4)  You can *try* running 10BASE-T or 100BASE-TX over four of the wires
in a
CAT5 cable, and running phones over one or both of the other pairs.  As
long
as the jacks are a bit apart, I can't see that there would be much of a
problem, since they use such vastly different frequencies.  Remember
that
even a 28.8kbps modem is actually running at 2400 *baud*, but uses phase
modulation to transmit many bits per baud.  So you have the modem at
2400Hz
and the network at 125MHz (100Mb Ethernet).  The signal filters in each
set
of devices should keep out the noise (if any) from the other.

Of course, that's theory.  It *should* work, but you'll have to try it.

5)  All you have to do to hook two Ethernet computers together is make
(or
buy) a crossover cable.  They can be purchased commercially, you just
have
to ask for them sometimes.

Here's the instructions for making your own Ethernet crossover cable
(this
is long):

You need a CAT5 patch cord, a crimper with an RJ45 die, and the
appropriate
RJ45 tips.  Pay attention to the type of cable you have because there
are
different tips for solid cable and stranded cable (is the copper wire a
single solid wire or a lot of little wires?).  Make sure you have the
right
die for the tips you're using.  For computer-to-computer, stranded cable
is
recommended.

Those parts are available from catalogs, and probably from Insight.com
if
you poke around a bit.

For 10BASE-T or 100BASE-TX, look at one end of the cable.  Write down
the
colors of the wires *in order* as you see them.  Here's an example:

Pin 1:  Orange
PIn 2:  White-Orange
Pin 3:  Blue
Pin 4:  White-Green
Pin 5:  Green
Pin 6:  White-Blue
Pin 7:  Brown
Pin 8:  White-Brown

Note that 3 and 6 are a pair and 4 and 5 are a pair.  They don't just go
1-2, 3-4, 5-6...

Anyway, chop off the connector at the other end.  Then, using the
example
colors above (you'll have to modify these instructions for your cables),
you
would insert the wires at the other end into one of the RJ45 tips in
this
order:

Pin 1:  Blue
Pin 2:  White-Blue
Pin 3:  Orange
Pin 4:  White-Green
Pin 5:  Green
Pin 6:  White Orange
Pin 7:  Brown
Pin 8:  White-Brown

Note that *pair* 1-2 gets swapped with *pair* 3-6.  Now the transmit
pair on
one side goes to the receive pair on the other side, and vice versa.
This
is because usually you have a concentrator (or switch) do this for you,
but
since you're going to plug directly into the interface at the other
side,
you have to swap the wires yourself.

Anyway, make sure you untwist the wires as little as possible getting
them
into the RJ45 tip, and crimp it with the crimper.  Then try it out!

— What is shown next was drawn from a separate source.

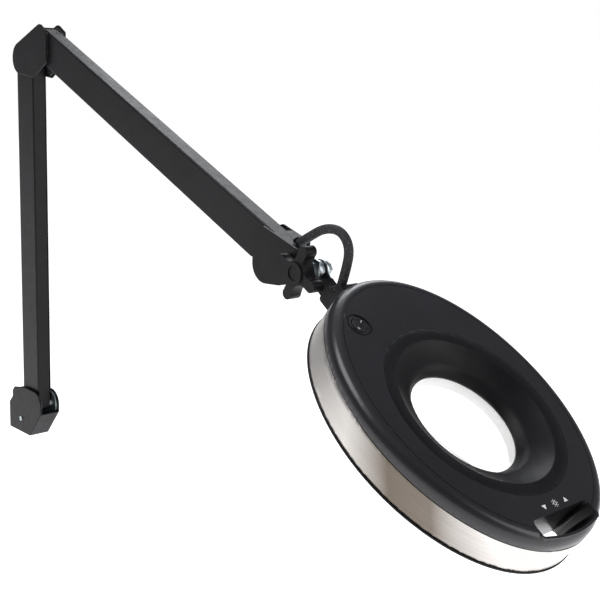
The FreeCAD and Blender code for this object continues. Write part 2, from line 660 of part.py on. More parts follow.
def lens():
    """Biconvex lens with a flat rim."""
    rim_r = LENS_VIEW_R + 0.2
    top = LENS_TOP
    foot = LENS_TOP - LENS_EDGE
    bend = (rim_r ** 2 + LENS_SAG ** 2) / (2 * LENS_SAG)
    half = rim_r / 2
    drop = bend - math.sqrt(bend ** 2 - half ** 2)
    apex = top + LENS_SAG
    nadir = foot - LENS_SAG
    upper = Part.Arc(V(0, 0, apex), V(half, 0, apex - drop), V(rim_r, 0, top)).toShape()
    lower = Part.Arc(V(rim_r, 0, foot), V(half, 0, nadir + drop), V(0, 0, nadir)).toShape()
    side = segments([(rim_r, top), (LENS_R, top), (LENS_R, foot), (rim_r, foot)])
    return revolved([upper] + side + [lower] + segments([(0, nadir), (0, apex)]))


def top_shell():
    shell = rounded_egg(0, SHELL_EDGE, 0, LIP_ROUNDING)
    shell = shell.cut(rounded_egg(SHELL_WALL, SHELL_EDGE, -SHELL_WALL, LIP_ROUNDING - SHELL_WALL))
    shell = shell.fuse(egg_ring(0.8, SHELL_WALL + 0.1, SHELL_EDGE - 4, SHELL_EDGE))
    shell = shell.fuse(post(0, 0, LEDGE_FOOT, BEZEL_SEAT + 0.2, 105.0))
    shell = shell.fuse(handle_loft(HANDLE_WALL))
    for x, y in screw_axes():
        shell = shell.fuse(post(x, y, COVER_TOP, -SHELL_WALL + 0.2, 4.0))
        shell = shell.cut(post(x, y, COVER_TOP, COVER_TOP + 14, 1.5 + SNUG))
    shell = shell.fuse(post(SWITCH_AT[0], SWITCH_AT[1], -5.0, -SHELL_WALL + 0.2, 16.0))
    shell = shell.cut(post(SWITCH_AT[0], SWITCH_AT[1], -2.0, 0, 14.2))
    shell = shell.cut(post(SWITCH_AT[0], SWITCH_AT[1], -FAR, 0, 10.0))
    shell = shell.cut(handle_loft(0))
    shell = shell.cut(post(0, 0, BEZEL_SEAT, 0, BEZEL_R + 0.3))
    shell = shell.cut(post(0, 0, -FAR, 0, 96.0))
    return shell.cut(egg_ring(GROOVE_INSET - 0.4, GROOVE_INSET + 0.4, -0.6, 0))


def bottom_cover():
    plate = egg_plate(-1.6, HEAD_BOTTOM, COVER_TOP)
    rim = [edge for edge in plate.Edges if edge.BoundBox.ZMax < HEAD_BOTTOM + 0.01]
    plate = plate.makeFillet(1.2, rim)
    plate = plate.fuse(egg_ring(0.8, SHELL_WALL, COVER_TOP, COVER_TOP + 4))
    plate = plate.fuse(collar(COVER_TOP, COVER_TOP + 2.5, 104.0, 101.3))
    for x in (DRIVER_X - 14, DRIVER_X + 14):
        for y in (-24, 24):
            plate = plate.fuse(post(x, y, COVER_TOP, DRIVER_Z, 3.0))
    plate = plate.cut(handle_loft(HANDLE_WALL + 0.1))
    plate = plate.cut(post(0, 0, -FAR, 0, WINDOW_R))
    for x, y in screw_axes():
        plate = plate.cut(post(x, y, -FAR, 0, 1.5 + SNUG))
        plate = plate.cut(post(x, y, HEAD_BOTTOM, HEAD_BOTTOM + 1.5, 3.1))
    return plate.cut(Part.makeCylinder(8.5, 60, V(-200, 0, -PIN_DROP), X_AXIS))


def steel_band():
    band = egg_ring(-BAND_SHEET / 2, BAND_SHEET / 2, COVER_TOP + 0.1, SHELL_EDGE - 0.3)
    return band.cut(Part.makeCylinder(8.0, 60, V(-200, 0, -PIN_DROP), X_AXIS))


def head_screws():
    screws = []
    for x, y in screw_axes():
        shank = post(x, y, HEAD_BOTTOM + 0.3, COVER_TOP + 12, 1.5)
        cap = post(x, y, HEAD_BOTTOM + 0.1, HEAD_BOTTOM + 1.5, 2.9)
        recess = block(x - 0.4, x + 0.4, y - 1.8, y + 1.8, HEAD_BOTTOM, HEAD_BOTTOM + 0.9)
        recess = recess.fuse(block(x - 1.8, x + 1.8, y - 0.4, y + 0.4, HEAD_BOTTOM, HEAD_BOTTOM + 0.9))
        screws.append(shank.fuse(cap).cut(recess))
    return screws


DRIVER_X = -127.0
DRIVER_Z = -24.0


def driver_parts():
    """Inductor, capacitor, controller chip, regulator and connector on the driver board."""
    top = DRIVER_Z + BOARD_THICKNESS
    inductor = block(DRIVER_X - 12, DRIVER_X - 2, -20, -10, top, top + 6)
    capacitor = post(DRIVER_X - 8, 10, top, top + 12, 5.0)
    chip = block(DRIVER_X + 4, DRIVER_X + 9, -14, -8, top, top + 1.6)
    regulator = block(DRIVER_X + 3, DRIVER_X + 10, 0, 7, top, top + 2.2)
    connector = block(DRIVER_X + 6, DRIVER_X + 14, 12, 22, top, top + 7)
    return [inductor, capacitor, chip, regulator, connector]


def leds():
    solids = []
    for i in range(LED_COUNT):
        low = SKIRT_FOOT - BOARD_THICKNESS - 0.9
        led = block(LED_CIRCLE_R - 1.4, LED_CIRCLE_R + 1.4, -1.75, 1.75, low, low + 0.9)
        led.rotate(V(0, 0, 0), V(0, 0, 1), i * 360 / LED_COUNT)
        solids.append(led)
    return solids


ICON_X = 113.6
ICON_THICKNESS = 0.12


def touch_icons():
    """Dimming triangles and a sun symbol printed over the touch pads."""
    more = plan([(ICON_X - 2.6, 17.0), (ICON_X + 2.2, 20.0), (ICON_X + 2.2, 14.0)], 0, ICON_THICKNESS)
    less = plan([(ICON_X + 2.6, -16.0), (ICON_X - 2.2, -19.0), (ICON_X - 2.2, -13.0)], 0, ICON_THICKNESS)
    sun = collar(0, ICON_THICKNESS, 2.0, 1.4)
    for i in range(8):
        ray = block(2.6, 4.0, -0.3, 0.3, 0, ICON_THICKNESS)
        ray.rotate(V(0, 0, 0), V(0, 0, 1), 45 * i)
        sun = Part.makeCompound([sun, ray])
    sun.translate(V(ICON_X, 0.6, 0))
    return [more, less] + sun.Solids


def switch():
    """Round rocker switch in its own frame: X from the I end to the O end."""
    frame_here = HEAD_FRAME.multiply(FreeCAD.Placement(V(SWITCH_AT[0], SWITCH_AT[1], 0),
                                                       FreeCAD.Rotation(V(0, 0, 1), SWITCH_TURN)))
    bezel = collar(-2.0, -0.6, 11.5, 8.9).fuse(collar(-16.0, -0.6, 9.9, 8.9))
    keep("switch_bezel", placed(bezel, frame_here))
    body = post(0, 0, -16.0, -9.5, 8.85)
    for y in (-4.0, 4.0):
        body = body.fuse(block(-0.4, 0.4, y - 2.4, y + 2.4, -23.0, -16.0))
    keep("switch_body", placed(body, frame_here))
    paddle = slab([(-ROCKER_R, -7.0), (-ROCKER_R, 1.6, 0.8), (0, -0.6, 12), (ROCKER_R, 1.6, 0.8),
                   (ROCKER_R, -7.0)], -ROCKER_R, ROCKER_R)
    paddle = paddle.common(post(0, 0, -8.0, 3.0, ROCKER_R))
    rest = frame_here.multiply(FreeCAD.Placement(V(0, 0, 0), FreeCAD.Rotation(V(0, 1, 0), ROCKER_REST),
                                                 V(0, 0, ROCKER_AXIS)))
    keep("switch_rocker", placed(paddle, rest))
    slope = math.degrees(math.atan2(2.2, ROCKER_R))
    marks = []
    for side, mark in ((-1, block(-1.2, 1.2, -0.3, 0.3, 0, 0.12)), (1, collar(0, 0.12, 1.4, 1.0))):
        seat = FreeCAD.Placement(V(side * 5.0, 0, 0.75), FreeCAD.Rotation(V(0, 1, 0), -side * slope))
        marks.append(placed(mark, rest.multiply(seat)))
    keep("switch_marks", *marks)


def keep_head(node, *solids):
    keep(node, *[placed(solid, HEAD_FRAME) for solid in solids])


def head():
    keep_head("top_shell", top_shell())
    keep_head("bezel_ring", bezel_ring())
    keep_head("lens", lens())
    keep_head("lens_seal", collar(LENS_TOP, LENS_TOP + 1, 63.4, LENS_VIEW_R + 0.5))
    tube_part = collar(COVER_TOP, LENS_TOP - LENS_EDGE, RETAINER_R, 60.5)
    flange = collar(COVER_TOP - 1.5, COVER_TOP, 67.5, 60.5)
    keep_head("lens_retainer", tube_part.fuse(flange))
    keep_head("led_board", collar(SKIRT_FOOT - BOARD_THICKNESS, SKIRT_FOOT, 95.0, 66.8))
    keep_head("leds", *leds())
    keep_head("diffuser", collar(COVER_TOP, COVER_TOP + 1.5, 101.0, RETAINER_R + 0.2))
    keep_head("bottom_cover", bottom_cover())
    keep_head("steel_band", steel_band())
    board = block(DRIVER_X - 19, DRIVER_X + 19, -28, 28, DRIVER_Z, DRIVER_Z + BOARD_THICKNESS)
    keep_head("driver_board", board)
    keep_head("driver_parts", *driver_parts())
    keep_head("touch_board", block(106.0, 117.5, -26, 26, -SHELL_WALL - BOARD_THICKNESS, -SHELL_WALL))
    keep_head("touch_icons", *touch_icons())
    keep_head("head_screws", *head_screws())
    socket = block(-172, -152, -12, 12, COVER_TOP, -28)
    bore = Part.makeCylinder(PIN_R + RUNNING, 40, V(-180, 0, -PIN_DROP), X_AXIS)
    keep_head("neck_socket", socket.cut(bore))


for step in (base, elbow, arm_end, tilt_joint, neck, head, switch):
    step()
arm("lower", LOWER_FRAME, LOWER_LENGTH, (0.0, PIVOT_GAP))
arm("upper", UPPER_FRAME, UPPER_LENGTH, (-PIVOT_GAP * UPPER_SIN, PIVOT_GAP * UPPER_COS))

os.makedirs("parts", exist_ok=True)
for node, shape in PARTS.items():
    shape.exportStep("parts/%s.step" % node)
    print(node, len(shape.Solids), shape.isValid())
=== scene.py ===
import json
import math

import bpy
from mathutils import Matrix, Vector


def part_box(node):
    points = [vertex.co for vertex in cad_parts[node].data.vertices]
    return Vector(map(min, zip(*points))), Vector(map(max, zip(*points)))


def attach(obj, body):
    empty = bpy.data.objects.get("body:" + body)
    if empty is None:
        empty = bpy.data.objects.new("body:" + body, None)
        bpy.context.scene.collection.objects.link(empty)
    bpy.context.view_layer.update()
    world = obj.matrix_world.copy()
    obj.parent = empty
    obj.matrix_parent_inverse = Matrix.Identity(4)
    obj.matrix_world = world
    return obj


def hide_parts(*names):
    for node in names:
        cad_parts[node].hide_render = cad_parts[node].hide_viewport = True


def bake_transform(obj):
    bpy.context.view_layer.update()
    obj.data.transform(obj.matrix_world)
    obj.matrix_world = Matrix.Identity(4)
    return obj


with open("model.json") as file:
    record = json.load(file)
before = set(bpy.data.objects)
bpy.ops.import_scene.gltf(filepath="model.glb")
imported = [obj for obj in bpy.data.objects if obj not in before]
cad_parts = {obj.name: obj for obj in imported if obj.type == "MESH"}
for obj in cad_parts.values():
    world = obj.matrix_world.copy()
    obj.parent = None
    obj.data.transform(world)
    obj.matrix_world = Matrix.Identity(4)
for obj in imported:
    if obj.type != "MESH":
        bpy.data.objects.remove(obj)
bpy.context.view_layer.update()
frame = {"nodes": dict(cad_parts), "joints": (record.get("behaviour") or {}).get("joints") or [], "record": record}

NODES = frame["nodes"]
JOINTS = {joint["name"]: joint for joint in frame["joints"]}

# The head's long axis is the axis that it swivels about
HEAD_X = Vector(JOINTS["head_swivel"]["axis"])
HEAD_PITCH = math.atan2(-HEAD_X.z, HEAD_X.x)
UPPER_ANGLE = math.radians(-24.65)

# Balance springs: length over the hooks, coil radius, wire radius, offset from the mid-plane and hook length
UPPER_SPRING_LENGTH = 0.4150
COIL_R = 0.0034
WIRE_R = 0.0008
SPRING_OFFSET = 0.0045
HOOK = 0.022
STEPS_PER_TURN = 12

# Cable between arm end and head: control points (x, z) and radius
CABLE_ROUTE = [(0.6045, 0.3735), (0.6215, 0.3835), (0.6430, 0.3945), (0.6670, 0.3950),
               (0.6810, 0.3790), (0.6770, 0.3545), (0.6688, 0.3318)]
CABLE_R = 0.0052

FLOOR_SIZE = 14.0
FLOOR_HEIGHT = -0.45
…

To make a Token Ring crossover, it's pretty much the same thing, but you
have to crossover pairs 3-6 and 4-5 instead.  I don't know about
100BASE-T4,
and I don't think you *can* crossover 1000BASE-T (Gb).  100BASE-2 should
be
the same as 100BASE-TX.  I have the specs on all of those somewhere if
somebody's really interested.  <grin>.

Clear as mud?  Hope some of that helps!